— Task description —
Each line of the material must be returned exactly.

┌──

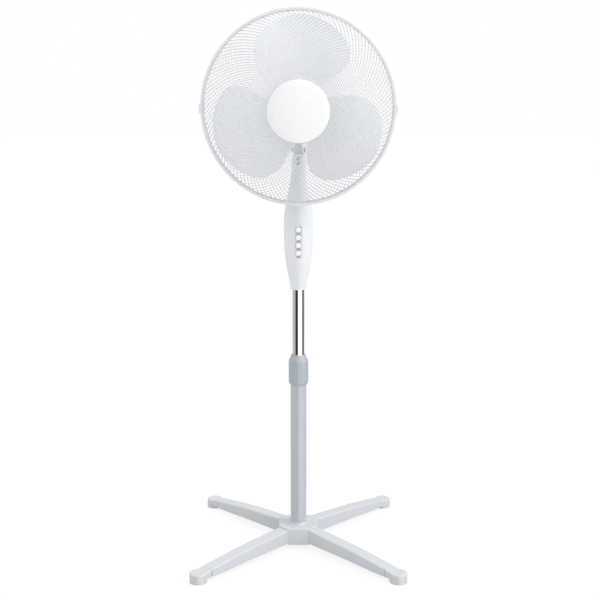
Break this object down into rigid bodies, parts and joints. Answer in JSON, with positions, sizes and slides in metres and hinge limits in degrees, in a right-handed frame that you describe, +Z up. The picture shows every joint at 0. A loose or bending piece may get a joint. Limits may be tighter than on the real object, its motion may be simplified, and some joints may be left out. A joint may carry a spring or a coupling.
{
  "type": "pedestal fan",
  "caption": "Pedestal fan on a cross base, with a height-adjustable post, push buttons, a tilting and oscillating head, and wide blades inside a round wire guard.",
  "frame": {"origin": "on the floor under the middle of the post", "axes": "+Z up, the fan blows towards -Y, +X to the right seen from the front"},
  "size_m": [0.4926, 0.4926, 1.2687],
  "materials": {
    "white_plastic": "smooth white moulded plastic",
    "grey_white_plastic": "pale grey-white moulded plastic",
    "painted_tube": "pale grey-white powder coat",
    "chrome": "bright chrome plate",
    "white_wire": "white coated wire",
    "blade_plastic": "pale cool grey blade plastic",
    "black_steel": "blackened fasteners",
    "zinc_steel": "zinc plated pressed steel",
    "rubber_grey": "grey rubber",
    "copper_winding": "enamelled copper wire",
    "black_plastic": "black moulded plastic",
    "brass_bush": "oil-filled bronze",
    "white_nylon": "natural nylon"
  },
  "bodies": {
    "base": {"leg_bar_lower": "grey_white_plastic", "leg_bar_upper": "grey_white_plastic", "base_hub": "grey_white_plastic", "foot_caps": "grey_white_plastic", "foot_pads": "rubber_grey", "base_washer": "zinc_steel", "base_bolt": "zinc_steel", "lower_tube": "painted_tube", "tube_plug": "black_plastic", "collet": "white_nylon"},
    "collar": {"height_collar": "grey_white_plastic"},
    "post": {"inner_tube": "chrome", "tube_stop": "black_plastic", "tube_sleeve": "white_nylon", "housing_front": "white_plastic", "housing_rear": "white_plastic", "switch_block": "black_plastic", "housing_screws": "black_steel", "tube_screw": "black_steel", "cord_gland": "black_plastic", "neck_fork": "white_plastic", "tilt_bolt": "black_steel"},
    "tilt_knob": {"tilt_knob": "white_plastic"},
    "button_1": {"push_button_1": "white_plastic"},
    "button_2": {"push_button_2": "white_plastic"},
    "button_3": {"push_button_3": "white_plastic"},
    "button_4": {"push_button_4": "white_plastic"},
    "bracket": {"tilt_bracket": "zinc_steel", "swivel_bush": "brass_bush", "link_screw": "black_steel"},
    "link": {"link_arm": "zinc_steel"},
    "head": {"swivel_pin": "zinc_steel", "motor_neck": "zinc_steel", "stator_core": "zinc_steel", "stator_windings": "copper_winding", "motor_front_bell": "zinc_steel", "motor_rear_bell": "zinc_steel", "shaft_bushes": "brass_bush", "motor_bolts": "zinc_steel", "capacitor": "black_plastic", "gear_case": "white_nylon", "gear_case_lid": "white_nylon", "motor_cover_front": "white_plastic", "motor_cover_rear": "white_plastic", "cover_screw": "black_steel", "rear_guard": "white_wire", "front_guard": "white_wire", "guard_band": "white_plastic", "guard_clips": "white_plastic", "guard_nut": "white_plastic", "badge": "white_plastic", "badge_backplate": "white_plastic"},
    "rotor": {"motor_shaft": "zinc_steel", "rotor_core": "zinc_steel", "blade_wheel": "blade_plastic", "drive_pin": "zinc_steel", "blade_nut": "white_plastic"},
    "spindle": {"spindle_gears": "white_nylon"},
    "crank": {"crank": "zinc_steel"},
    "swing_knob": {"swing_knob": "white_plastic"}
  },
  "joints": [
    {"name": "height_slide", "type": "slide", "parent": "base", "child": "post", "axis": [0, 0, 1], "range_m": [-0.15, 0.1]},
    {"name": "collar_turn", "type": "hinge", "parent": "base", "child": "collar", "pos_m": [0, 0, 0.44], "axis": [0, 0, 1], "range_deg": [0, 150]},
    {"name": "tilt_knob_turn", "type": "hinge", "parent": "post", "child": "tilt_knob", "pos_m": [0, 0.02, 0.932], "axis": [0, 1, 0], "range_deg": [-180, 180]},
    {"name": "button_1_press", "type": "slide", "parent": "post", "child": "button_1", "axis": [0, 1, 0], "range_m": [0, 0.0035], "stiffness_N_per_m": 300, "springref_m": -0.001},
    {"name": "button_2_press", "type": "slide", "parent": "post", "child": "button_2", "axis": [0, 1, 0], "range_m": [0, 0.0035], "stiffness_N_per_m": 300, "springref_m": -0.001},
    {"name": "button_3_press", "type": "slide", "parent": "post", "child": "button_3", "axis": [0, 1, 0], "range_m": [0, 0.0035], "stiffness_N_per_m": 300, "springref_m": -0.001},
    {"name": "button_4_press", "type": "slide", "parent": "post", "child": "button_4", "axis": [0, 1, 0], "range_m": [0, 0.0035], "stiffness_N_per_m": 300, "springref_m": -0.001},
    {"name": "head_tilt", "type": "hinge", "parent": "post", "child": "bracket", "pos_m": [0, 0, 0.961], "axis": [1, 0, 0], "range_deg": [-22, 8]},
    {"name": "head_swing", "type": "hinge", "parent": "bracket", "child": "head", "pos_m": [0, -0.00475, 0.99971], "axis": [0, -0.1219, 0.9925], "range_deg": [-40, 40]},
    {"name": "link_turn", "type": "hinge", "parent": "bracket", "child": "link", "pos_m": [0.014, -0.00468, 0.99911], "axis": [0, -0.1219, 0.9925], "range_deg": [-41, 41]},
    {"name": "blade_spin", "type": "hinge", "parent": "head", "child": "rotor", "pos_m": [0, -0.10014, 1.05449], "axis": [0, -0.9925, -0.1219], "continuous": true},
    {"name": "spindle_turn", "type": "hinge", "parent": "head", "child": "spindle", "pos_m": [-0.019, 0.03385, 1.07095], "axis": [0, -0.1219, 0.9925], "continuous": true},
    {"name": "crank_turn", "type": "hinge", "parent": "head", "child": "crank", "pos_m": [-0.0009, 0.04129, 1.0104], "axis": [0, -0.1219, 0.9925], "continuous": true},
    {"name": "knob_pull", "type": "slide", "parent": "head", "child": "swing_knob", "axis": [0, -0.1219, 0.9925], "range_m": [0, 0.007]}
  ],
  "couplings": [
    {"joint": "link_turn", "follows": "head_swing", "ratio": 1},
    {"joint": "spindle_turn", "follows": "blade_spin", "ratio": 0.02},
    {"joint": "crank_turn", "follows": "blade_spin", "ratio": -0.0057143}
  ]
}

└──

— Result for this exercise —
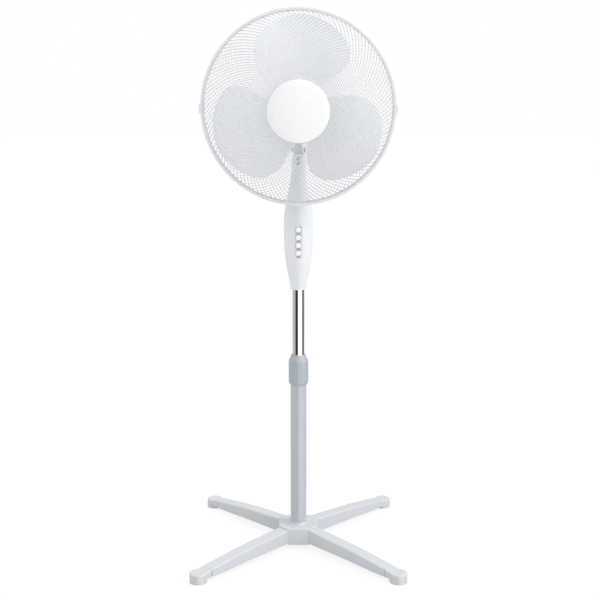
Break this object down into rigid bodies, parts and joints. Answer in JSON, with positions, sizes and slides in metres and hinge limits in degrees, in a right-handed frame that you describe, +Z up. The picture shows every joint at 0. A loose or bending piece may get a joint. Limits may be tighter than on the real object, its motion may be simplified, and some joints may be left out. A joint may carry a spring or a coupling.
{
  "type": "pedestal fan",
  "caption": "Pedestal fan on a cross base, with a height-adjustable post, push buttons, a tilting and oscillating head, and wide blades inside a round wire guard.",
  "frame": {"origin": "on the floor under the middle of the post", "axes": "+Z up, the fan blows towards -Y, +X to the right seen from the front"},
  "size_m": [0.4926, 0.4926, 1.2687],
  "materials": {
    "white_plastic": "smooth white moulded plastic",
    "grey_white_plastic": "pale grey-white moulded plastic",
    "painted_tube": "pale grey-white powder coat",
    "chrome": "bright chrome plate",
    "white_wire": "white coated wire",
    "blade_plastic": "pale cool grey blade plastic",
    "black_steel": "blackened fasteners",
    "zinc_steel": "zinc plated pressed steel",
    "rubber_grey": "grey rubber",
    "copper_winding": "enamelled copper wire",
    "black_plastic": "black moulded plastic",
    "brass_bush": "oil-filled bronze",
    "white_nylon": "natural nylon"
  },
  "bodies": {
    "base": {"leg_bar_lower": "grey_white_plastic", "leg_bar_upper": "grey_white_plastic", "base_hub": "grey_white_plastic", "foot_caps": "grey_white_plastic", "foot_pads": "rubber_grey", "base_washer": "zinc_steel", "base_bolt": "zinc_steel", "lower_tube": "painted_tube", "tube_plug": "black_plastic", "collet": "white_nylon"},
    "collar": {"height_collar": "grey_white_plastic"},
    "post": {"inner_tube": "chrome", "tube_stop": "black_plastic", "tube_sleeve": "white_nylon", "housing_front": "white_plastic", "housing_rear": "white_plastic", "switch_block": "black_plastic", "housing_screws": "black_steel", "tube_screw": "black_steel", "cord_gland": "black_plastic", "neck_fork": "white_plastic", "tilt_bolt": "black_steel"},
    "tilt_knob": {"tilt_knob": "white_plastic"},
    "button_1": {"push_button_1": "white_plastic"},
    "button_2": {"push_button_2": "white_plastic"},
    "button_3": {"push_button_3": "white_plastic"},
    "button_4": {"push_button_4": "white_plastic"},
    "bracket": {"tilt_bracket": "zinc_steel", "swivel_bush": "brass_bush", "link_screw": "black_steel"},
    "link": {"link_arm": "zinc_steel"},
    "head": {"swivel_pin": "zinc_steel", "motor_neck": "zinc_steel", "stator_core": "zinc_steel", "stator_windings": "copper_winding", "motor_front_bell": "zinc_steel", "motor_rear_bell": "zinc_steel", "shaft_bushes": "brass_bush", "motor_bolts": "zinc_steel", "capacitor": "black_plastic", "gear_case": "white_nylon", "gear_case_lid": "white_nylon", "motor_cover_front": "white_plastic", "motor_cover_rear": "white_plastic", "cover_screw": "black_steel", "rear_guard": "white_wire", "front_guard": "white_wire", "guard_band": "white_plastic", "guard_clips": "white_plastic", "guard_nut": "white_plastic", "badge": "white_plastic", "badge_backplate": "white_plastic"},
    "rotor": {"motor_shaft": "zinc_steel", "rotor_core": "zinc_steel", "blade_wheel": "blade_plastic", "drive_pin": "zinc_steel", "blade_nut": "white_plastic"},
    "spindle": {"spindle_gears": "white_nylon"},
    "crank": {"crank": "zinc_steel"},
    "swing_knob": {"swing_knob": "white_plastic"}
  },
  "joints": [
    {"name": "height_slide", "type": "slide", "parent": "base", "child": "post", "axis": [0, 0, 1], "range_m": [-0.15, 0.1]},
    {"name": "collar_turn", "type": "hinge", "parent": "base", "child": "collar", "pos_m": [0, 0, 0.44], "axis": [0, 0, 1], "range_deg": [0, 150]},
    {"name": "tilt_knob_turn", "type": "hinge", "parent": "post", "child": "tilt_knob", "pos_m": [0, 0.02, 0.932], "axis": [0, 1, 0], "range_deg": [-180, 180]},
    {"name": "button_1_press", "type": "slide", "parent": "post", "child": "button_1", "axis": [0, 1, 0], "range_m": [0, 0.0035], "stiffness_N_per_m": 300, "springref_m": -0.001},
    {"name": "button_2_press", "type": "slide", "parent": "post", "child": "button_2", "axis": [0, 1, 0], "range_m": [0, 0.0035], "stiffness_N_per_m": 300, "springref_m": -0.001},
    {"name": "button_3_press", "type": "slide", "parent": "post", "child": "button_3", "axis": [0, 1, 0], "range_m": [0, 0.0035], "stiffness_N_per_m": 300, "springref_m": -0.001},
    {"name": "button_4_press", "type": "slide", "parent": "post", "child": "button_4", "axis": [0, 1, 0], "range_m": [0, 0.0035], "stiffness_N_per_m": 300, "springref_m": -0.001},
    {"name": "head_tilt", "type": "hinge", "parent": "post", "child": "bracket", "pos_m": [0, 0, 0.961], "axis": [1, 0, 0], "range_deg": [-22, 8]},
    {"name": "head_swing", "type": "hinge", "parent": "bracket", "child": "head", "pos_m": [0, -0.00475, 0.99971], "axis": [0, -0.1219, 0.9925], "range_deg": [-40, 40]},
    {"name": "link_turn", "type": "hinge", "parent": "bracket", "child": "link", "pos_m": [0.014, -0.00468, 0.99911], "axis": [0, -0.1219, 0.9925], "range_deg": [-41, 41]},
    {"name": "blade_spin", "type": "hinge", "parent": "head", "child": "rotor", "pos_m": [0, -0.10014, 1.05449], "axis": [0, -0.9925, -0.1219], "continuous": true},
    {"name": "spindle_turn", "type": "hinge", "parent": "head", "child": "spindle", "pos_m": [-0.019, 0.03385, 1.07095], "axis": [0, -0.1219, 0.9925], "continuous": true},
    {"name": "crank_turn", "type": "hinge", "parent": "head", "child": "crank", "pos_m": [-0.0009, 0.04129, 1.0104], "axis": [0, -0.1219, 0.9925], "continuous": true},
    {"name": "knob_pull", "type": "slide", "parent": "head", "child": "swing_knob", "axis": [0, -0.1219, 0.9925], "range_m": [0, 0.007]}
  ],
  "couplings": [
    {"joint": "link_turn", "follows": "head_swing", "ratio": 1},
    {"joint": "spindle_turn", "follows": "blade_spin", "ratio": 0.02},
    {"joint": "crank_turn", "follows": "blade_spin", "ratio": -0.0057143}
  ]
}